There are several ways to compute normals. In come cases, they are obvious from the characteristics of the surface. This is true for the box and the sphere in this step. But, what if I gave you the following completely arbitrary object:

This object can be found in the function DrawFunky(). Create a menu option to draw this, though you won't be able to tell much about it yet, since there not any valid code for supplying normals, yet. Let's compute a normal for the front face. A normal is orthogonal to the surface. This means the normal must be at right angles to the surface. We know the three vertices for the front face:
GLdouble a[] = {5, 5.5, 2};
GLdouble b[] = {-3.7, 2, -3.3};
GLdouble c[] = {3.5, -2.3, 1.1};
If the normal is at right angles to the face, it must also be at right angles to the edges of the face. Let's compute two vectors: ab and ac:
Vector ab = b - a = (-3.7, 2, -3.3) - (5, 5.5, 2) = (-8.7, -3.5, -5.3)

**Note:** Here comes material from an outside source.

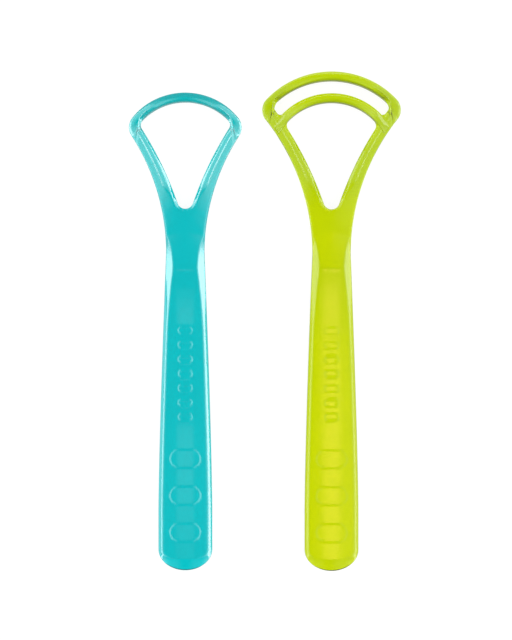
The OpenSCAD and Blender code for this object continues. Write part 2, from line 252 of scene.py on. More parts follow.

Vector ac = c - a = (3.5, -2.3, 1.1) - (5, 5.5, 2) = (-1.5, -7.8, -0.9)

You can compute a vector that is orthogonal to two other vectors using the cross product. The definition of a cross product of two vectors is:
(x1, y1, z1) x (x2, y2, z2) = (y1 z2 - y2 z1, z1 x2 - z2 x1, x1 y2 - x2 y1)
So, the cross product will be: o = ab x ac = (-8.7, -3.5, -5.3) x
(-1.5, -7.8, -0.9) =
(-3.5 * -0.9 - -5.3 * -7.8, -5.3 * -1.5 - -8.7 * -0.9,
-8.7 * -7.8 - -3.5 * -1.5) = (-38.19, 0.12, 62.61)
Now, we need to normalize this vector to make it a valid OpenGL Normal. I compute the length as 73.34. Dividing each term by the length, I get a normalized vector of (-0.521, 0.002, 0.854). This is the normal for the surface.
BTW, I created a quick Excel spreadsheet to compute these values.
| There are actually two normalized vectors orthogonal to
this surface. The negative of the computed normal would also be
orthogonal to the surface. It turns out to be what we get if we do
ac x ab (reversing the terms). We determine the one to use by using
the right-hand rule: If you point your thumb in the direction of the
normal, your figures will be in the direction you should supply the
vectors to the cross product. This figure illustrates the idea:
|
If I want the normal for the face consisting of the vertices a, d, b, I would compute ad x ab and normalize.
Provide the correct vertex normals for the entire Funky figure.